_SHORT PROBLEM_
Print out every line, exactly as written.

_SUPPLIED INFORMATION_

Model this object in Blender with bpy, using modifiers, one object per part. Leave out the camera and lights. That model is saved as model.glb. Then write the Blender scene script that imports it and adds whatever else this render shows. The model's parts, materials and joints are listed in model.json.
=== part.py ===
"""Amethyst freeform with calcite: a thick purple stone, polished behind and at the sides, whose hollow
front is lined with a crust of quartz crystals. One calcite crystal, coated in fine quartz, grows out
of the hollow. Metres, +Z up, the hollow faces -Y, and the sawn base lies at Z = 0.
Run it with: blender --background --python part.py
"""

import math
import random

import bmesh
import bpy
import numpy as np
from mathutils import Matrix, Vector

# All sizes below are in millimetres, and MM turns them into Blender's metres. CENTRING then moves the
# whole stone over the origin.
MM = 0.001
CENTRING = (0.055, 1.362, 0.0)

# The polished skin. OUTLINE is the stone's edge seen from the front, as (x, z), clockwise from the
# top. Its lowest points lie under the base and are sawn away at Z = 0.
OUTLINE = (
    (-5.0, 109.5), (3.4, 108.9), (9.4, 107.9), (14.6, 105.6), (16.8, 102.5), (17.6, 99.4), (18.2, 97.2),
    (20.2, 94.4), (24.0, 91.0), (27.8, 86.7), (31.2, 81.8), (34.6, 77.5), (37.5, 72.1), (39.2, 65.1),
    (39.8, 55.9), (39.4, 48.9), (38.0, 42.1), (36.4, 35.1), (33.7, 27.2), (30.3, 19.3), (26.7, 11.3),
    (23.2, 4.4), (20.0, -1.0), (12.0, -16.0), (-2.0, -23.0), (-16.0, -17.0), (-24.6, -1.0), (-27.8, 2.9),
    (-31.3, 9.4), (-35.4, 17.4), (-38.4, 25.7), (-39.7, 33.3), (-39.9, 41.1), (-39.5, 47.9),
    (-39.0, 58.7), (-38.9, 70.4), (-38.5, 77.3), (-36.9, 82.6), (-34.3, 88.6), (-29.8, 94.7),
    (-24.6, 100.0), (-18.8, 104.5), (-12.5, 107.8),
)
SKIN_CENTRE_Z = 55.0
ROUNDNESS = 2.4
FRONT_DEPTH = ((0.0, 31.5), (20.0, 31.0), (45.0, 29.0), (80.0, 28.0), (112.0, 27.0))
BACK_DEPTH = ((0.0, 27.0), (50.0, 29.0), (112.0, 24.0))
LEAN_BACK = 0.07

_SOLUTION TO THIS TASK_
Model this object in Blender with bpy, using modifiers, one object per part. Leave out the camera and lights. That model is saved as model.glb. Then write the Blender scene script that imports it and adds whatever else this render shows. The model's parts, materials and joints are listed in model.json.
=== part.py ===
"""Amethyst freeform with calcite: a thick purple stone, polished behind and at the sides, whose hollow
front is lined with a crust of quartz crystals. One calcite crystal, coated in fine quartz, grows out
of the hollow. Metres, +Z up, the hollow faces -Y, and the sawn base lies at Z = 0.
Run it with: blender --background --python part.py
"""

import math
import random

import bmesh
import bpy
import numpy as np
from mathutils import Matrix, Vector

# All sizes below are in millimetres, and MM turns them into Blender's metres. CENTRING then moves the
# whole stone over the origin.
MM = 0.001
CENTRING = (0.055, 1.362, 0.0)

# The polished skin. OUTLINE is the stone's edge seen from the front, as (x, z), clockwise from the
# top. Its lowest points lie under the base and are sawn away at Z = 0.
OUTLINE = (
    (-5.0, 109.5), (3.4, 108.9), (9.4, 107.9), (14.6, 105.6), (16.8, 102.5), (17.6, 99.4), (18.2, 97.2),
    (20.2, 94.4), (24.0, 91.0), (27.8, 86.7), (31.2, 81.8), (34.6, 77.5), (37.5, 72.1), (39.2, 65.1),
    (39.8, 55.9), (39.4, 48.9), (38.0, 42.1), (36.4, 35.1), (33.7, 27.2), (30.3, 19.3), (26.7, 11.3),
    (23.2, 4.4), (20.0, -1.0), (12.0, -16.0), (-2.0, -23.0), (-16.0, -17.0), (-24.6, -1.0), (-27.8, 2.9),
    (-31.3, 9.4), (-35.4, 17.4), (-38.4, 25.7), (-39.7, 33.3), (-39.9, 41.1), (-39.5, 47.9),
    (-39.0, 58.7), (-38.9, 70.4), (-38.5, 77.3), (-36.9, 82.6), (-34.3, 88.6), (-29.8, 94.7),
    (-24.6, 100.0), (-18.8, 104.5), (-12.5, 107.8),
)
SKIN_CENTRE_Z = 55.0
ROUNDNESS = 2.4
FRONT_DEPTH = ((0.0, 31.5), (20.0, 31.0), (45.0, 29.0), (80.0, 28.0), (112.0, 27.0))
BACK_DEPTH = ((0.0, 27.0), (50.0, 29.0), (112.0, 24.0))
LEAN_BACK = 0.07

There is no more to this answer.